Judiciary members Russ Feingold (D-Wis.) and Larry Craig (R-Idaho) also questioned panelists and expressed at least tepid support for Cornyn’s constitutional approach — a positive sign for the Texan, who held a hearing on the issue in September at which no other committee members appeared. Craig and Feingold’s presence, along with statements by full committee Chairman Orrin Hatch (R-Utah) and ranking member Patrick Leahy (D-Vt.), perhaps demonstrates that the issue is gaining currency in the Senate.
In opening remarks, Feingold said that while he approaches “all changes to the Constitution with some skepticism, I do recognize that there are some problems that can’t be solved with legislation, and continuity of Congress may be one of them.”

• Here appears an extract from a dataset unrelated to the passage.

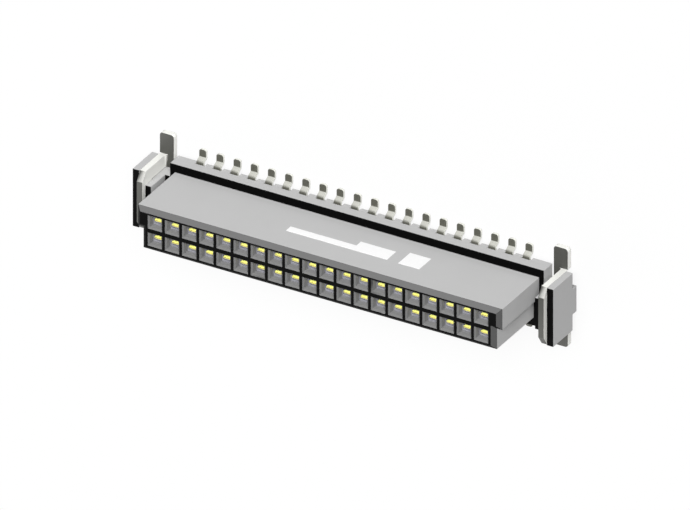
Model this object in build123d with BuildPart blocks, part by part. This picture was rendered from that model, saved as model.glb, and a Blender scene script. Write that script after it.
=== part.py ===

He said the assassination of President John F. Kennedy made clear that the country needed to have a provision for presidential incapacity, subsequently addressed in the 25th Amendment. “It may well be that the attacks of Sept. 11 could lead to the 28th Amendment,” he said.
Craig recalled the symbolic importance of Congress convening on the steps of the Capitol on the evening of Sept. 11, 2001. “That was probably on that day the single most important thing the Congress did for the psyche of the American people,” he said, adding that Congress reconstituting quickly after a devastating attack on the institution and its Members would boost Americans’ confidence in their government.
“I’ve always been extremely cautious about how we amend our Constitution, but you may well be right,” Craig told Cornyn.